Three great stories we found on the internet this week.
When it rains
As unprecedented rains pummeled California over the winter, some Central Valley farmers seized a chance to secure water for drier times ahead.
Following a method called “managed groundwater recharge,” farmers intentionally flooded their fields, turning normally arable land into ponds. Over weeks, the ponds disappeared, sinking into the earth and restoring aquifers that had steadily dried up in recent decades. Taking advantage of unexpected deluges this way is expected to help sustain agriculture as climate change leads to more cycles of severe drought and heavy storms.

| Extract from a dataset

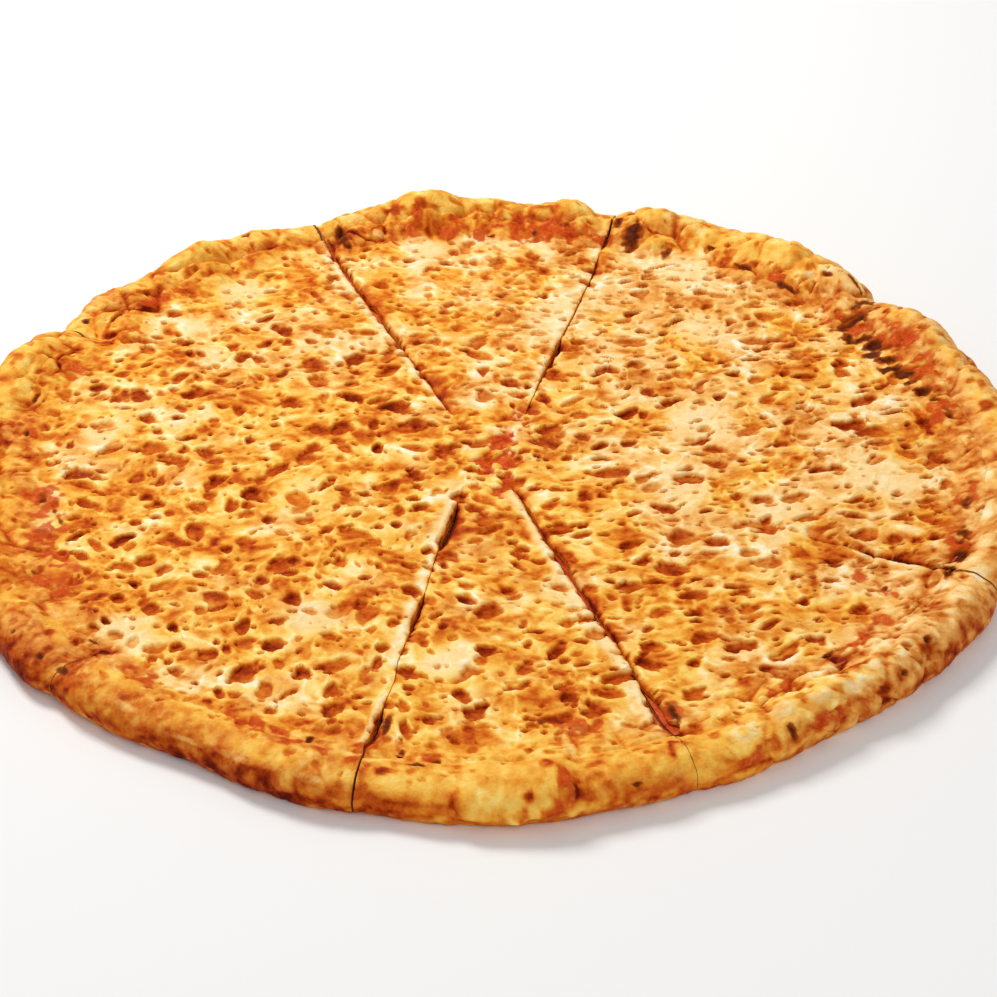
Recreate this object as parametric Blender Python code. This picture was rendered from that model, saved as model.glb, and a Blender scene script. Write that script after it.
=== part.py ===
# A large round cheese pizza, cut into eight slices that still lie together.
# Each slice is dough with a raised rim, a film of sauce and a layer of cheese.
# It rests on its flat underside at z = 0, with +Z up and the middle at the origin.

import math
import random

import bmesh
import bpy

# Driving dimensions, in metres
PIZZA_RADIUS = 0.178
DOUGH_DEPTH = 0.0054
SAUCE_DEPTH = 0.0012
CHEESE_DEPTH = 0.0027
LAYER_GAP = 0.0003
CUT_GAP = 0.0010
NEAR_RIM_HEIGHT = 0.0118
FAR_RIM_HEIGHT = 0.0138
KINK_RADIUS = 0.021
TIP_CLEARANCE = 0.0004

# Thickness left where a layer runs out on the rim
SAUCE_EDGE = 0.0006
CHEESE_EDGE = 0.0009

# The relief of the cheese
SWELL_HEIGHT = 0.0005
FINE_SWELL_SHARE = 0.5
PIT_DEPTH_RANGE = (0.0006, 0.0016)
PIT_SHARE = 0.34
CUT_SAG = 0.0007
THIN_EDGE_LOSS = 0.3
RELIEF_SEED = 14

# The swells are products of two waves: radians per metre along X and along Y, phase in radians
BROAD_SWELL_WAVES = ((210.0, 70.0, 0.0), (-50.0, 190.0, 0.5 * math.pi))
FINE_SWELL_WAVES = ((0.0, 430.0, 1.3), (390.0, 0.0, 0.0))

# Degrees of the circle that one column of the mesh takes
COLUMN_DEGREES = 2.6

# Each cut: its direction in degrees, its sideways drift, and the notch where it meets the edge
CUTS = (
    (36.6, 0.0000, 0.0035),
    (75.6, -0.0046, 0.0032),
    (112.1, 0.0029, 0.0022),
    (150.8, 0.0015, 0.0034),
    (222.5, 0.0000, 0.0030),
    (259.1, -0.0057, 0.0010),
    (289.5, 0.0005, 0.0014),
    (335.0, 0.0000, 0.0024),
)
NOTCH_DEGREES = 2.4
NOTCH_DROP = 0.6

# Fine waves round the pizza: size in metres, waves per turn, phase in radians
OUTLINE_RIPPLES = ((0.0006, 7.0, 0.8), (0.0005, 17.0, 2.1))
CREST_RIPPLES = ((0.0005, 13.0, 1.0), (0.0004, 29.0, 0.0))

# Bubbles and dips of the rim: middle and spread in degrees, rise or fall of the crest
RIM_SWELLS = (
    (25.0, 6.5, 0.0045),
    (49.0, 6.5, 0.0050),
    (69.5, 3.5, 0.0040),
    (79.5, 3.0, 0.0030),
    (98.0, 4.2, 0.0062),
    (115.0, 3.2, -0.0030),
    (121.5, 2.0, 0.0020),
    (130.0, 3.2, 0.0048),
    (139.0, 3.0, -0.0034),
    (148.5, 4.0, -0.0036),
    (160.0, 4.5, 0.0036),
    (185.0, 7.0, 0.0014),
    (206.0, 5.0, 0.0010),
    (312.0, 12.0, 0.0018),
    (352.0, 8.0, 0.0012),
)

# Bulges and flats of the outline: middle and spread in degrees, change of the radius
OUTLINE_SWELLS = (
    (221.0, 5.0, 0.0040),
    (240.0, 8.0, -0.0026),
    (268.0, 12.0, 0.0008),
    (311.0, 21.0, -0.0070),
    (160.0, 8.0, 0.0010),
    (98.0, 6.0, 0.0012),
)

# Rows of the mesh, as fractions of the radius
FLAT_ROWS = (0.08, 0.14, 0.20, 0.26, 0.31, 0.36, 0.41, 0.46, 0.51, 0.56, 0.61, 0.66, 0.705, 0.75, 0.795)
RIM_FOOT = 0.84
CHEESE_END = 0.89
SAUCE_END = 0.915
RIM_CREST = 0.945
SLOPE_ROWS = (RIM_FOOT, 0.865, CHEESE_END, SAUCE_END)
# The outside of the rim: fraction of the radius, fraction of the crest's height
OUTER_ROWS = ((RIM_CREST, 1.0), (0.970, 0.95), (0.989, 0.78), (1.0, 0.47), (0.995, 0.16), (0.974, 0.0))
# The layers end on a wavering line: size as a fraction of the radius, then two waves that are multiplied
EDGE_WIGGLE = 0.011
WIGGLE_WAVES = ((5.0, 1.7), (19.0, 0.0))
# Faces that meet at more than this many degrees keep a sharp edge
SHARP_DEGREES = 50.0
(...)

Local governments are rewarding farmers who do this — a policy in Tulare County, for instance, credits farmers for the water they return to the aquifer, qualifying them for a bigger allocation of groundwater once the dry season arrives.
Paper or plastic?
By accepting plastic bottles for tuition payment in lieu of cash, a Lagos, Nigeria school is clearing litter from the streets and making education more accessible in an impoverished area of the city.
The founder of the Morit International School, Patrick Mbamarah, partnered with recycling businesses, which pay by the weight for the bottles that parents collect. That money currently supports 115 students, but the school is aiming for one million plastic bottles, to enhance facilities, gain certification and support teaching 1,000 children. Now, people all around the neighborhood are picking up bottles to drop off at the school.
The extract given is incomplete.